▶ **Exercise**: Restate word for word the lines that begin the listing and end with the line holding "return verts, faces".

▶ **Recorded information**:

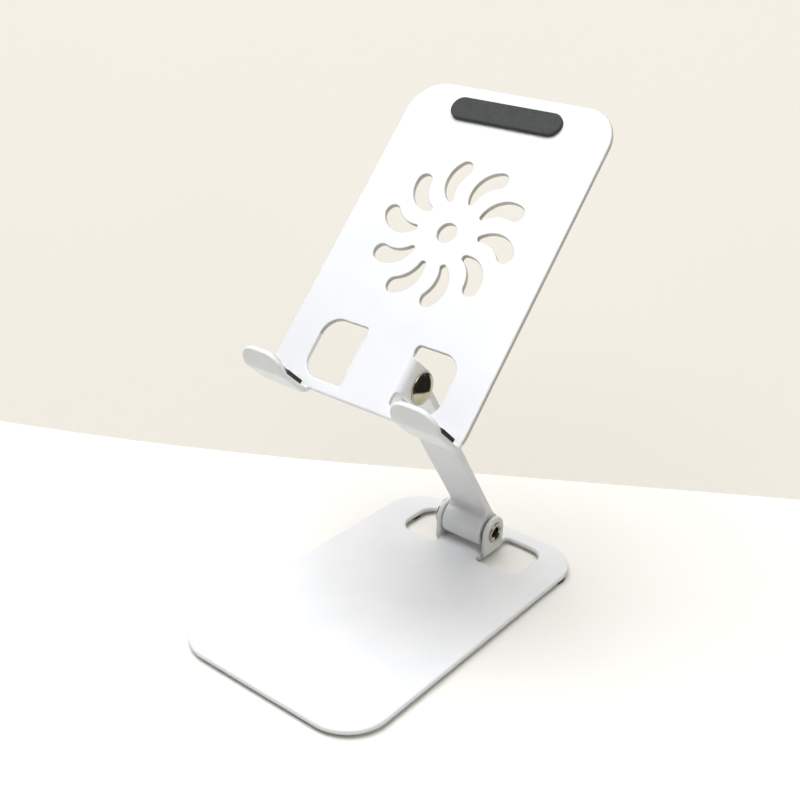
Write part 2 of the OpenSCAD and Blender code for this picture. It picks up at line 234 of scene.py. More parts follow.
def slab(loops, t, r_top, r_bottom, extra=(), steps=3, r_hole=None):
    """Slab from z = 0 to t with rounded edges, as vertices and faces. loops[0] is the outline, the others are
    holes, and all hold material on their left. The faces start with each loop's bands of the cut edge, from
    the top down. r_hole is the rounding of the holes, if it is another."""
    verts, faces, top, bottom = [], [], [], []
    for loop in loops:
        n = len(loop)
        radii = (r_top, r_bottom) if r_hole is None or loop is loops[0] else (r_hole, r_hole)
        starts = []
        for d, z in rim_profile(t, *radii, steps):
            starts.append(len(verts))
            verts.extend((x, y, z) for x, y in inset(loop, d))
        for a, b in zip(starts, starts[1:]):
            faces.extend((a + i, b + i, b + (i + 1) % n, a + (i + 1) % n) for i in range(n))
        top.append((starts[0], n))
        bottom.append((starts[-1], n))
    flat_face(verts, faces, top, t, True, extra)
    flat_face(verts, faces, bottom, 0.0, False, extra)
    return verts, faces


def flip_x(verts, faces):
    return [(-x, y, z) for x, y, z in verts], [q[::-1] for q in faces]


def make(name, verts, faces, body, node, mats, place, slot):
    """The finished piece: place() moves the points, it rides on the body and replaces the CAD node."""
    me = bpy.data.meshes.new(name)
    me.from_pydata([tuple(c * MM for c in place(*v)) for v in verts], [], faces)
    me.validate()
    for p in me.polygons:
        p.use_smooth = True
    for m in mats:
        me.materials.append(m)
    ob = bpy.data.objects.new(name, me)
    scene.collection.objects.link(ob)
    normals = ob.modifiers.new("normals", "WEIGHTED_NORMAL")
    normals.mode, normals.weight, normals.keep_sharp = "FACE_AREA", 50, True
    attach(ob, body)
    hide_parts(node)
    return ob


def shade_edges(sheet, loops, pick):
    """Painted shade on a sheet's cut edges: the picked ones get the sheet's second, darker material, from
    the middle of one rounding to the middle of the other."""
    bands = 2 * EDGE_STEPS + 1
    start = 0
    for number, loop in enumerate(loops):
        for k, point in enumerate(loop):
            if pick(number, *point):
                for band in range(EDGE_STEPS // 2, bands - EDGE_STEPS // 2):
                    sheet.data.polygons[start + band * len(loop) + k].material_index = 1
        start += bands * len(loop)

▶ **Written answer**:
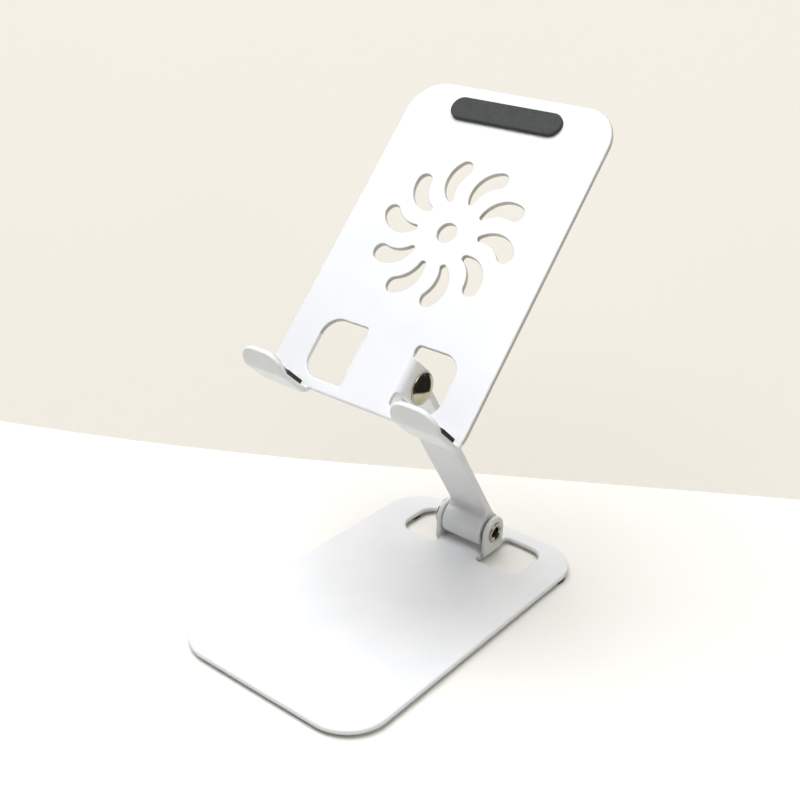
Write part 2 of the OpenSCAD and Blender code for this picture. It picks up at line 234 of scene.py. More parts follow.
def slab(loops, t, r_top, r_bottom, extra=(), steps=3, r_hole=None):
    """Slab from z = 0 to t with rounded edges, as vertices and faces. loops[0] is the outline, the others are
    holes, and all hold material on their left. The faces start with each loop's bands of the cut edge, from
    the top down. r_hole is the rounding of the holes, if it is another."""
    verts, faces, top, bottom = [], [], [], []
    for loop in loops:
        n = len(loop)
        radii = (r_top, r_bottom) if r_hole is None or loop is loops[0] else (r_hole, r_hole)
        starts = []
        for d, z in rim_profile(t, *radii, steps):
            starts.append(len(verts))
            verts.extend((x, y, z) for x, y in inset(loop, d))
        for a, b in zip(starts, starts[1:]):
            faces.extend((a + i, b + i, b + (i + 1) % n, a + (i + 1) % n) for i in range(n))
        top.append((starts[0], n))
        bottom.append((starts[-1], n))
    flat_face(verts, faces, top, t, True, extra)
    flat_face(verts, faces, bottom, 0.0, False, extra)
    return verts, faces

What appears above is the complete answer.